The authors evaluate HABIT on extensive AIS datasets covering multiple time spans, spatial densities, and vessel categories (passenger, cargo, fishing, etc.). They compare against several state‑of‑the‑art baselines: vehicle‑oriented methods (TrImpute, GTI, TERI), maritime‑specific approaches (DAISTIN, TrajDiff, MH‑GIN), and a naïve linear interpolation. Evaluation metrics include root‑mean‑square error (RMSE) of reconstructed points and processing latency. Results show that HABIT achieves comparable or slightly better RMSE than the best baselines while reducing latency by 30–45 % on datasets containing hundreds of millions of points. Moreover, HABIT runs entirely on a single machine using only DuckDB and NetworkX, demonstrating that high‑performance maritime imputation does not require heavyweight distributed systems.

Key contributions of the work are: (1) a novel application of the H3 hierarchical grid to maritime trajectory imputation, enabling compact representation and fast graph construction; (2) a composite edge‑weight scheme that captures vessel‑type preferences, historical movement patterns, and geographic constraints; (3) a data‑driven intra‑cell correction that refines H3‑based predictions to realistic coordinates; and (4) an end‑to‑end pipeline that is both scalable and lightweight, making it suitable for real‑time or near‑real‑time AIS processing.
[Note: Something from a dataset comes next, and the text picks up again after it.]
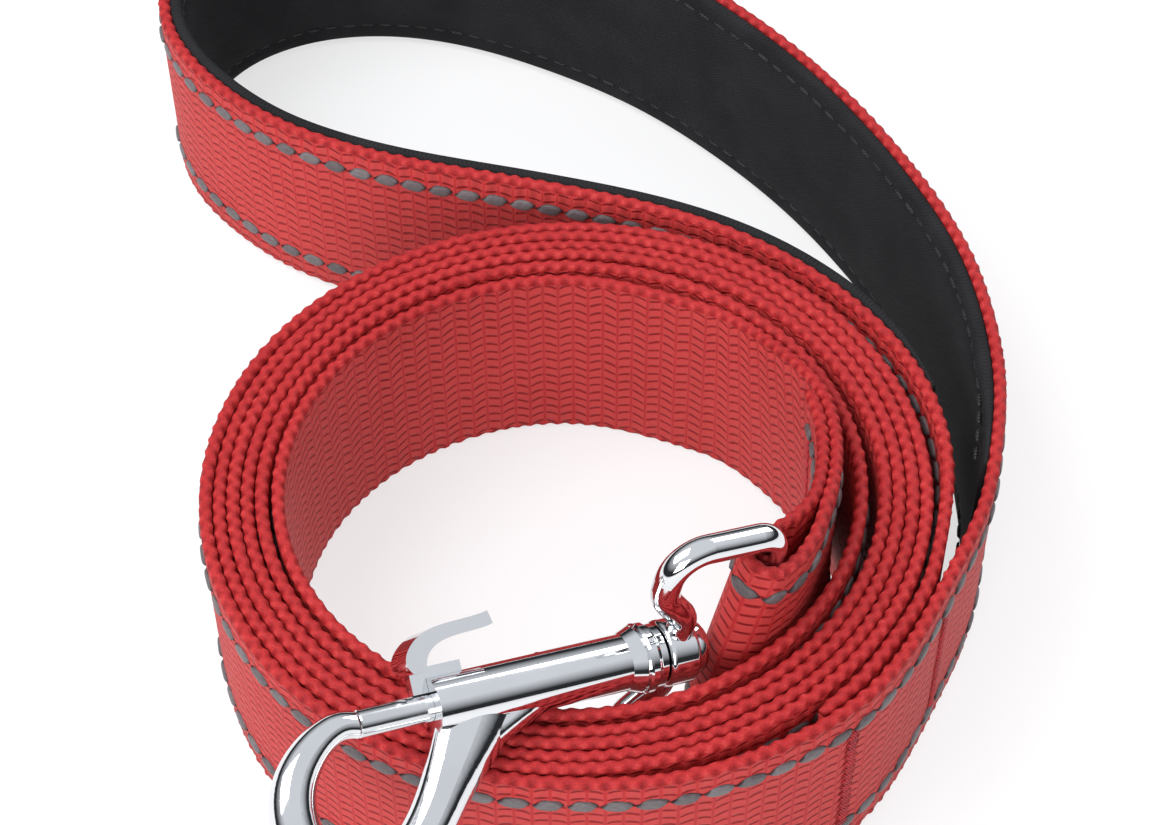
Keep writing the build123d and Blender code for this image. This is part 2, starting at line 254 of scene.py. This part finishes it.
def new_mesh(name, points, quads, material, body="strap", cloth=None):
    """A smooth mesh piece from millimetre points, riding on a body."""
    mesh = bpy.data.meshes.new(name)
    mesh.vertices.add(len(points))
    mesh.vertices.foreach_set("co", (points * MM).astype(np.float32).ravel())
    quads = quads.astype(np.int32)
    mesh.loops.add(quads.size)
    mesh.loops.foreach_set("vertex_index", quads.ravel())
    mesh.polygons.add(len(quads))
    mesh.polygons.foreach_set("loop_start", np.arange(0, quads.size, 4, dtype=np.int32))
    mesh.update(calc_edges=True)
    mesh.polygons.foreach_set("use_smooth", np.ones(len(quads), bool))
    if cloth is not None:
        layer = mesh.attributes.new("cloth", "FLOAT_VECTOR", "POINT")
        layer.data.foreach_set("vector", cloth.astype(np.float32).ravel())
    piece = bpy.data.objects.new(name, mesh)
    bpy.context.scene.collection.objects.link(piece)
    mesh.materials.append(material)
    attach(piece, body)
    return piece


def strip_quads(rings, face, edge):
    """Quads of a strip whose rings run up one face, over, down the other face and under."""
    around = 2 * (face + edge)
    i = np.arange(rings - 1)[:, None] * around
    j = np.arange(around)[None, :]
    k = (j + 1) % around
    side = np.stack((i + j, i + around + j, i + around + k, i + k), -1).reshape(-1, 4)
    n = np.arange(-(edge // 2), face + edge // 2 - 1)
    mate = 2 * face + edge - 1 - n
    cap = np.stack((n, n + 1, mate - 1, mate), -1) % around
    return np.vstack((side, cap, (cap + (rings - 1) * around)[:, ::-1]))


def strip_ring(face, edge, flat, round_r, thick):
    """Points round a strip's section: offset, height, normal, share across, and 1 on an edge."""
    v = np.linspace(-flat, flat, face)
    turn = np.radians(np.linspace(75, -75, edge))
    rows = [(thick, height, 1, 0, 1, 0) for height in v]
    rows += [(thick * sin(a), flat + round_r * cos(a), sin(a), cos(a), 0.5 + a / pi, 1) for a in turn]
    rows += [(-thick, height, -1, 0, 0, 0) for height in v[::-1]]
    rows += [(thick * sin(a), -flat - round_r * cos(a), sin(a), -cos(a), 0.5 + a / pi, 1)
             for a in turn[::-1]]
    return np.array(rows).T


def make_webbing(strap, material):
    """The whole length of webbing, with ribs on its faces and braided edges."""
    flat = WEB_WIDTH / 2 - EDGE_ROUND
    offset, height, out_r, out_u, across, edge = strip_ring(
        FACE_POINTS, EDGE_POINTS, flat, EDGE_ROUND, half)
    at = strap.at[:, None]
    uneven = 0.12 * (np.sin(at / 2.9) + np.sin(at / 4.7 + 2) + np.sin(at / 1.63 + height))
    phase = 2 * pi * (at / PICK + uneven * edge)
    braid = (0.8 + 0.4 * np.sin(at / 3.7 + height) * np.sin(at / 5.9)) * np.cos(pi * across)
    relief = np.where(edge > 0, EDGE_RELIEF * braid, RIB_RELIEF) * np.cos(phase)
    ends = smooth(np.minimum(strap.at, strap.length - strap.at) / 1.2)[:, None]
    relief = relief * ends - 0.2 * (1 - ends)
    r = offset + out_r * relief
    u = height + out_u * relief
    points = (strap.place[:, None] + strap.right[:, None] * r[..., None]
              + strap.up[:, None] * u[..., None])
    cloth = np.stack(np.broadcast_arrays(at, u + WEB_WIDTH / 2, across), -1)
    piece = new_mesh("leash_webbing", points.reshape(-1, 3),
                     strip_quads(len(at), FACE_POINTS, EDGE_POINTS), material,
                     cloth=cloth.reshape(-1, 3))
    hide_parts(*[f"lead_turn_{turn}" for turn in range(1, 7)], "handle_webbing",
                "snap_end_webbing")


def lens(along, across):
    """A closed stitch: a grid of a, b from -1 to 1, how far it stands out, and its quads."""
    a, b = np.meshgrid(np.linspace(-1, 1, along), np.linspace(-1, 1, across), indexing="ij")
    bulge = ((1 - a**4) * (1 - b**2)) ** 0.5
    middle = (slice(1, -1), slice(1, -1))
    top = np.arange(a.size).reshape(a.shape)
    under = top.copy()
    under[middle] = a.size + np.arange(a[middle].size).reshape(a[middle].shape)
    quads = [np.stack((g[:-1, :-1], g[1:, :-1], g[1:, 1:], g[:-1, 1:]), -1).reshape(-1, 4)
             for g in (top, under)]
    plump = np.concatenate((bulge.ravel(), -0.3 * bulge[middle].ravel()))
    return (np.concatenate((a.ravel(), a[middle].ravel())),
            np.concatenate((b.ravel(), b[middle].ravel())), plump,
            np.vstack((quads[0], quads[1][:, ::-1])))


def make_stitches(name, strap, spots, size, face, material, lean=0.0, grid=(9, 5), seed=1):
    """Sewn or woven stitches; a spot is a distance and a height, face is the signed offset."""
    a, b, plump, quads = lens(*grid)
    if face < 0:
        quads = quads[:, ::-1]
    length, width, proud = size
    chance = np.random.default_rng(seed)
    points, faces, cloth = [], [], []
    for i, (distance, height) in enumerate(spots):
        stretch = chance.uniform(0.93, 1.06)
        rise = proud * chance.uniform(0.85, 1.15)
        tilt = lean * chance.uniform(0.5, 1.5)
        d = distance + a * length / 2 * stretch + 0.15 * width * b
        h = height - WEB_WIDTH / 2 + b * width / 2 * (1 - 0.8 * np.abs(a) ** 3) - a * tilt
        points.append(strap.point(d, face + np.sign(face) * rise * plump, h))
        faces.append(quads + i * len(a))
        cloth.append(np.column_stack((a, b, np.full(len(a), chance.uniform()))))
    return new_mesh(name, np.vstack(points), np.vstack(faces), material, cloth=np.vstack(cloth))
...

The paper concludes with several avenues for future research: integrating external data sources such as weather, currents, and satellite imagery; extending the framework to handle very long gaps (several hours) using probabilistic diffusion models; developing online graph‑update mechanisms for streaming AIS feeds; and exploring adaptive H3 resolutions that dynamically balance accuracy and computational cost. Overall, HABIT represents a practical step forward in turning sparse, noisy AIS streams into high‑quality, navigable vessel trajectories for a wide range of maritime applications.